Women set to take center stage at 2019 GrammysNEW YORK - After being nearly muted at this year’s ceremony, the 2019 Grammys are shaping up to be the year of the woman, with powerful female voices representing the majority in two of the top categories.
Kacey Musgraves, H.E.R. and Janelle Monae, performers who play instruments, write or co-write all of their songs and are also listed as producers on their projects, earned nominations for the coveted album of the year.
They are joined by singer-songwriter-instrumentalist Brandi Carlile, whose recent album is critically acclaimed and scored nominations in the big three categories, and Cardi B - a former stripper, social media darling and reality star who has become a pop culture sensation now competing for both album and record of the year.
Nominees for album of the year at the 2018 Grammys only included one woman - Lorde - and she was not given a performing slot on the show.
The only woman to win a solo award during the televised broadcast was best new artist winner Alessia Cara.
But this year nominees in the top four categories expanded from five to eight, and in album of the year, five are powerful female acts.
“I love being in the company of genius women and I think that every woman that is nominated has contributed so much excellent work and heartfelt work and truthful work this year, and it’s just deserving,” Monae said in an interview with the Associated Press after Friday’s nominations were announced.
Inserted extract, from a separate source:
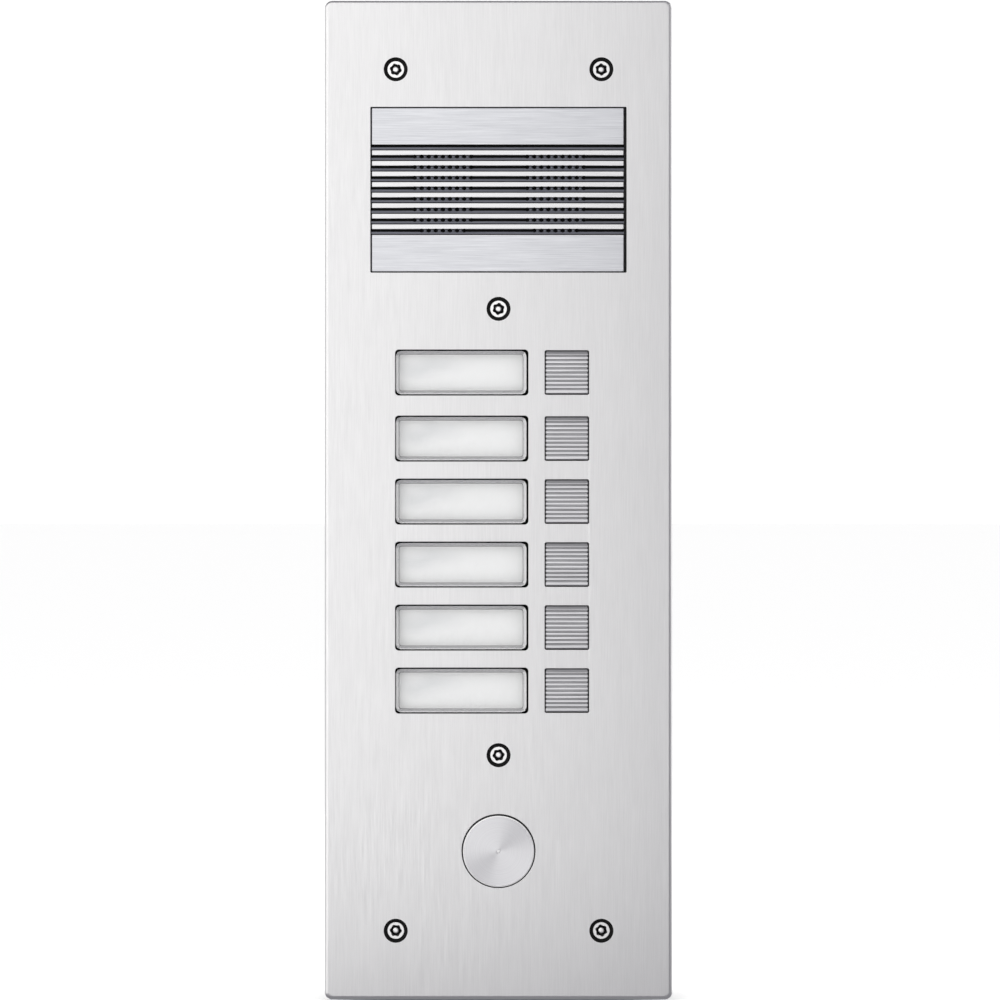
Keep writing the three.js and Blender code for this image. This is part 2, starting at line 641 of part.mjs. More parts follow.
addNode("front_plate", frontPlate(), MATERIAL.brushedSteel);
addNode("plate_gasket", plateGasket(), MATERIAL.rubber);
addNode("back_box", backBox(), MATERIAL.galvanised);
addNode("upper_bridge", bridge(SCREW.upperZ), MATERIAL.galvanised);
addNode("lower_bridge", bridge(SCREW.lowerZ), MATERIAL.galvanised);
addNode("cable_grommet", cableGrommet(), MATERIAL.rubber);
for (const [i, [x, z]] of SCREW_PLACES.entries()) {
  addNode(`security_screw_${i + 1}`, securityScrew(x, z), MATERIAL.screwSteel);
}

addNode("speaker_grille", speakerGrille(), MATERIAL.aluminium);
addNode("grille_membrane", membrane(), MATERIAL.cloth);
addNode("speech_carrier", speechCarrier(), MATERIAL.blackPlastic);
addNode("speaker_gasket", speakerGasket(), MATERIAL.rubber);
addNode("speaker_basket", speakerBasket(), MATERIAL.galvanised);
addNode("speaker_cone", speakerCone(), MATERIAL.cloth);
addNode("speaker_magnet", speakerMagnet(), MATERIAL.galvanised);
addNode("microphone_boot", microphoneBoot(), MATERIAL.rubber);
addNode("microphone_capsule", microphoneCapsule(), MATERIAL.aluminium);

addNode("call_carrier", callCarrier(), MATERIAL.greyPlastic);
addNode("light_guide", lightGuide(), MATERIAL.diffuser);
addNode("call_board", callBoard(), MATERIAL.board);
for (let row = 0; row < ROWS; row++) {
  const z = rowZ(row);
  addNode(`name_window_${row + 1}`, nameWindow(z), MATERIAL.clear);
  addNode(`name_card_${row + 1}`, nameCard(z), MATERIAL.paper);
  addNode(`call_button_${row + 1}`, callButton(z), MATERIAL.aluminium);
  addNode(`call_spring_${row + 1}`, callSpring(z), MATERIAL.springSteel);
}

addNode("light_button_cap", lightButtonCap(), MATERIAL.aluminium);
addNode("light_button_spring", lightButtonSpring(), MATERIAL.springSteel);
addNode("light_button_housing", lightButtonHousing(), MATERIAL.blackPlastic);
addNode("light_button_switch", lightButtonSwitch(), MATERIAL.blackPlastic);

addNode("main_board", mainBoard(), MATERIAL.board);
addNode("terminal_block", terminalBlock(), MATERIAL.terminal);
addNode("board_link_header", boardLink(), MATERIAL.blackPlastic);
addNode("speaker_lead", speakerLead(), MATERIAL.wire);
addNode("microphone_lead", microphoneLead(), MATERIAL.wire);
addNode("light_button_lead", lightButtonLead(), MATERIAL.wire);

export default group;
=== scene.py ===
"""The looks of a flush-mounted door intercom panel, in metres.

It has a brushed stainless plate, a louvred speech grille, clear name windows, ribbed call buttons, a spun
light button, security screws and a galvanised wall box behind them.
"""
import math

import bmesh
import bpy
from mathutils import Matrix, Vector
from mathutils.geometry import delaunay_2d_cdt


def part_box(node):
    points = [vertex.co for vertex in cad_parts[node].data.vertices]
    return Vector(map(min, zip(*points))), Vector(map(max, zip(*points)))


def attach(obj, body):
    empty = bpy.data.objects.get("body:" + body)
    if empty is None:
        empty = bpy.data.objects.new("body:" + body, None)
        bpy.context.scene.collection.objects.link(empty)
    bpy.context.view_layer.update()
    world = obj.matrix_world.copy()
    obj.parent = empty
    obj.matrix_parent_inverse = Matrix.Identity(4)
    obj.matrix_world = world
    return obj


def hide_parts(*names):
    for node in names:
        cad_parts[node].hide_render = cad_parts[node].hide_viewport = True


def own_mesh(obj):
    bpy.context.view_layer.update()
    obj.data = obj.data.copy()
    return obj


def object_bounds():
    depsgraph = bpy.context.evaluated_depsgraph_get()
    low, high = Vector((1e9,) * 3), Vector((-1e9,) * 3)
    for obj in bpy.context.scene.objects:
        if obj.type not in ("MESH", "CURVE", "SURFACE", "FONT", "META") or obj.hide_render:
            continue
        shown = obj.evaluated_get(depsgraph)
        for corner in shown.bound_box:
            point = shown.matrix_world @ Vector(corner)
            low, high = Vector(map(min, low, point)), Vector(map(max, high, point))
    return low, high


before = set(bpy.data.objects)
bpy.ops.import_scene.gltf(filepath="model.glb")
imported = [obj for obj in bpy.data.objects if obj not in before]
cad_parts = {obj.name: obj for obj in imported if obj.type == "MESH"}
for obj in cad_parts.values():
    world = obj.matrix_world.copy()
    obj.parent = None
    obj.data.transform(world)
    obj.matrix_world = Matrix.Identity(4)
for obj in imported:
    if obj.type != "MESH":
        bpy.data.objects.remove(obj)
CAD_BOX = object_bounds()

# ---- sizes ----

MM = 0.001
ROWS = range(1, 7)
SCREWS = range(1, 7)
CORNERS = [(side, up) for side in (-1, 1) for up in (-1, 1)]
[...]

Six of the eight best new artist nominees are women, including H.E.R.
Monae gave a powerful speech at the 2018 Grammys ahead of Kesha’s emotional and striking performance celebrating sisterhood and women’s rights. Monae said that back then she was hoping to see the upcoming Grammys make a change.
“This is what I envisioned. This is what I imagined. I imagined us having a stronger presence this year,” she said. “I’m so proud of them and I can’t wait to see them at the Grammys and celebrate them and let them know that they have my support, win or lose, we are stronger together and it’s incredible to see women who are so in control of their narrative.”
“Dirty Computer,” Monae’s third full-length album, features the singer and guitarist working behind-the-scenes to craft the right songs and style: “I did produce and engineer a lot of this record. I had a perspective and a vision that only I could sit down and execute.”
Other women nominated this year have multiple roles on their own albums. Musgraves, also a guitarist, co-produced her entire album, “Golden Hour,” which earned four nominations, including best country album, best country solo performance (“Butterflies”) and best country song (“Space Cowboy”).
“I knew I wanted to do something different than what I had been doing. I was craving the time to explore and just find that creative center again. Like when I first moved to Nashville and I just wrote every day for years and stumbled across songs that really meant something to me,” Musgraves, who worked on the album for a year and a half, told the AP on Friday.